*Source data*
........
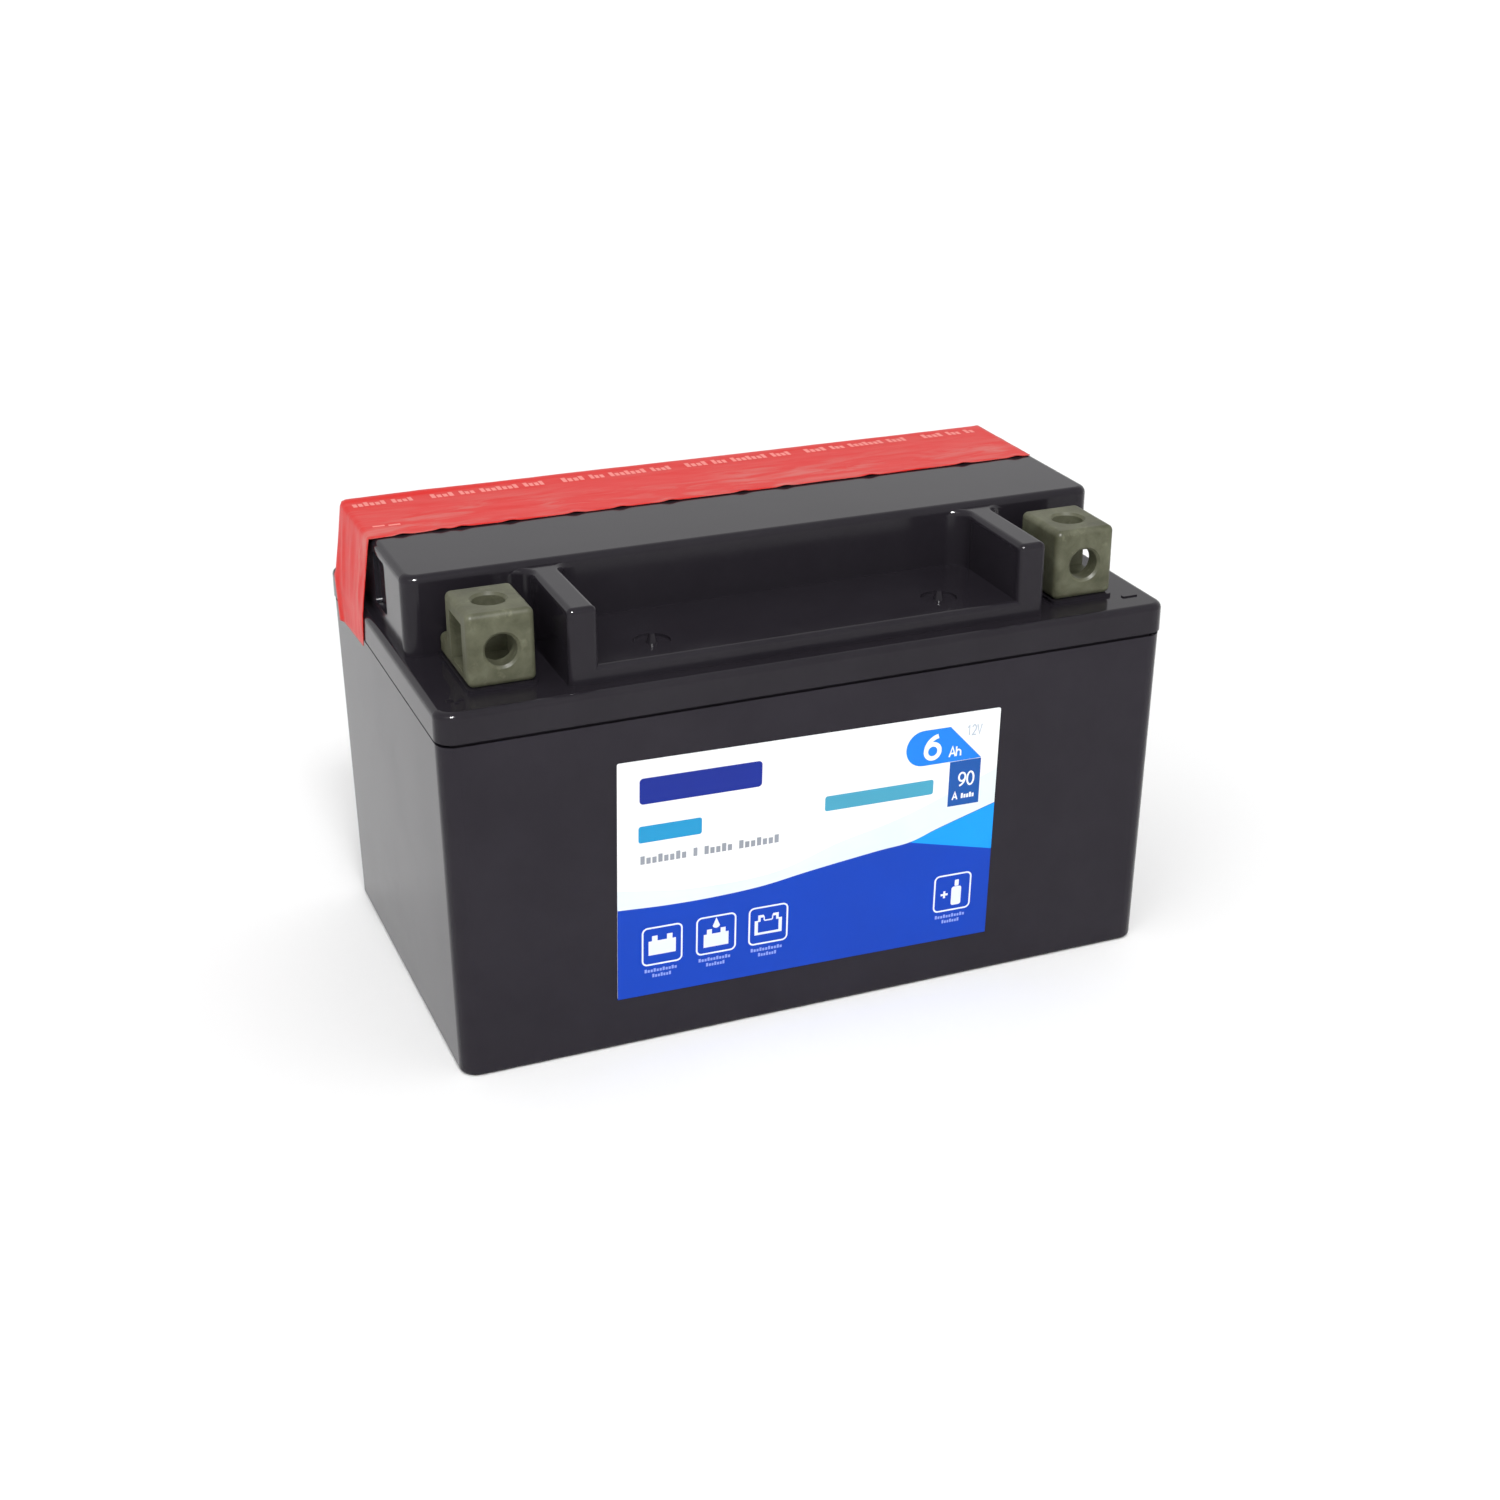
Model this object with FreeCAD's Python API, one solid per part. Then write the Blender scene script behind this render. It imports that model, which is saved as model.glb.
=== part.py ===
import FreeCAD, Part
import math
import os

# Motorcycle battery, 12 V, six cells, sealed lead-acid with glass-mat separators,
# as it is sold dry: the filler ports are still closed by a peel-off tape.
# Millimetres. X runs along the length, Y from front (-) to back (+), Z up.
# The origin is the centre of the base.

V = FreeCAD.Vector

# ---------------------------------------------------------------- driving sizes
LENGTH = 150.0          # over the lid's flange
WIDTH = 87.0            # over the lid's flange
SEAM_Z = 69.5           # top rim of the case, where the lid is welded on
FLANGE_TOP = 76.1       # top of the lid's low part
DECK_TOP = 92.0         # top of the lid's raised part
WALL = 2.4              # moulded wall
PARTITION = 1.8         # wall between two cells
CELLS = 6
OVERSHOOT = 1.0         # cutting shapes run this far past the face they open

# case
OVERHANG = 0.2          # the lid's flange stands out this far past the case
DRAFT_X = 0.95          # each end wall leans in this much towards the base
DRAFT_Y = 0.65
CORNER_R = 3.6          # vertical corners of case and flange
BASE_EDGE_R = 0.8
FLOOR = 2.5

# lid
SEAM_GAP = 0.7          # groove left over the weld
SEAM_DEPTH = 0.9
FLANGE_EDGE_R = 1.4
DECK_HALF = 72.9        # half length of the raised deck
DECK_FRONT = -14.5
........
Quote exactly the stretch of lines above that starts at the first one and ends at the line with "V = FreeCAD.Vector", and nothing beyond it.

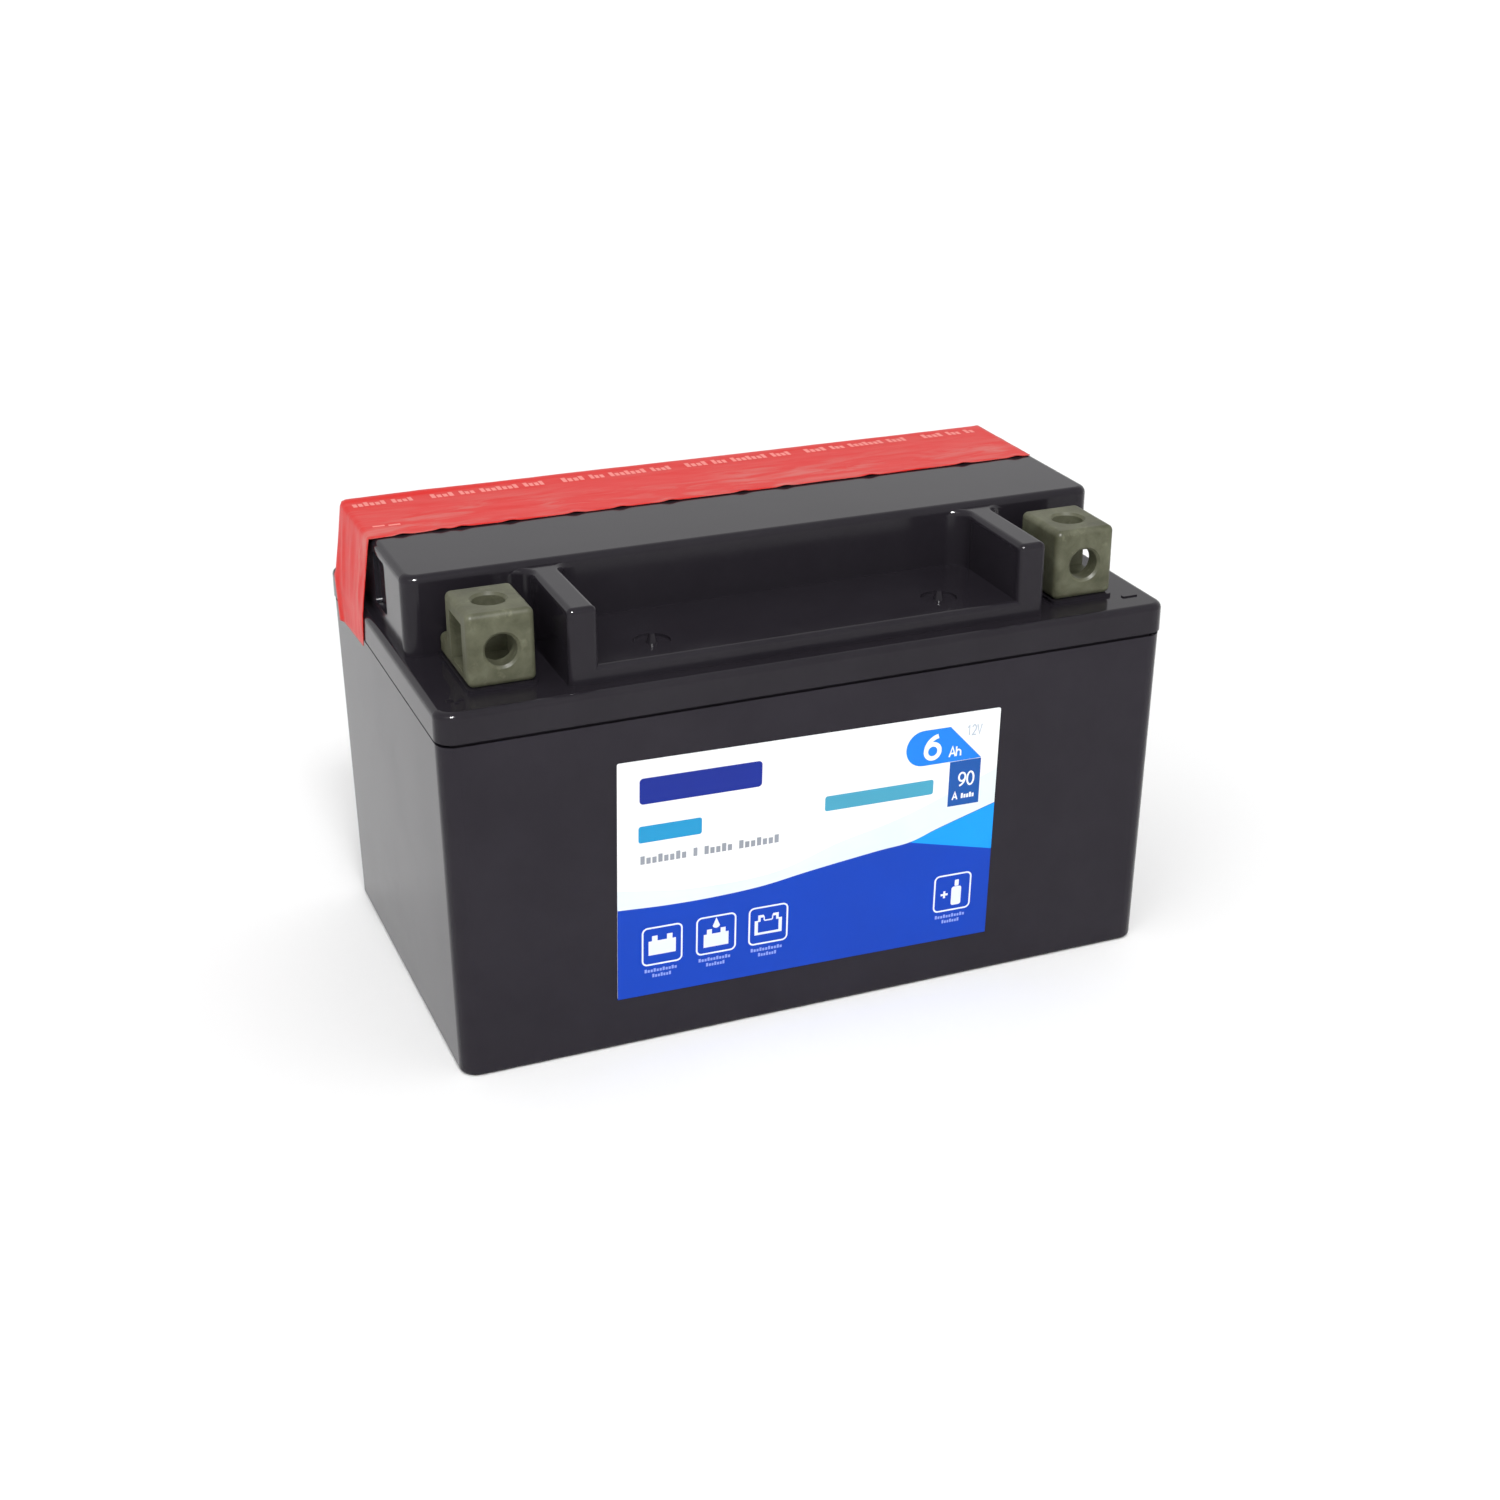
Model this object with FreeCAD's Python API, one solid per part. Then write the Blender scene script behind this render. It imports that model, which is saved as model.glb.
=== part.py ===
import FreeCAD, Part
import math
import os

# Motorcycle battery, 12 V, six cells, sealed lead-acid with glass-mat separators,
# as it is sold dry: the filler ports are still closed by a peel-off tape.
# Millimetres. X runs along the length, Y from front (-) to back (+), Z up.
# The origin is the centre of the base.

V = FreeCAD.Vector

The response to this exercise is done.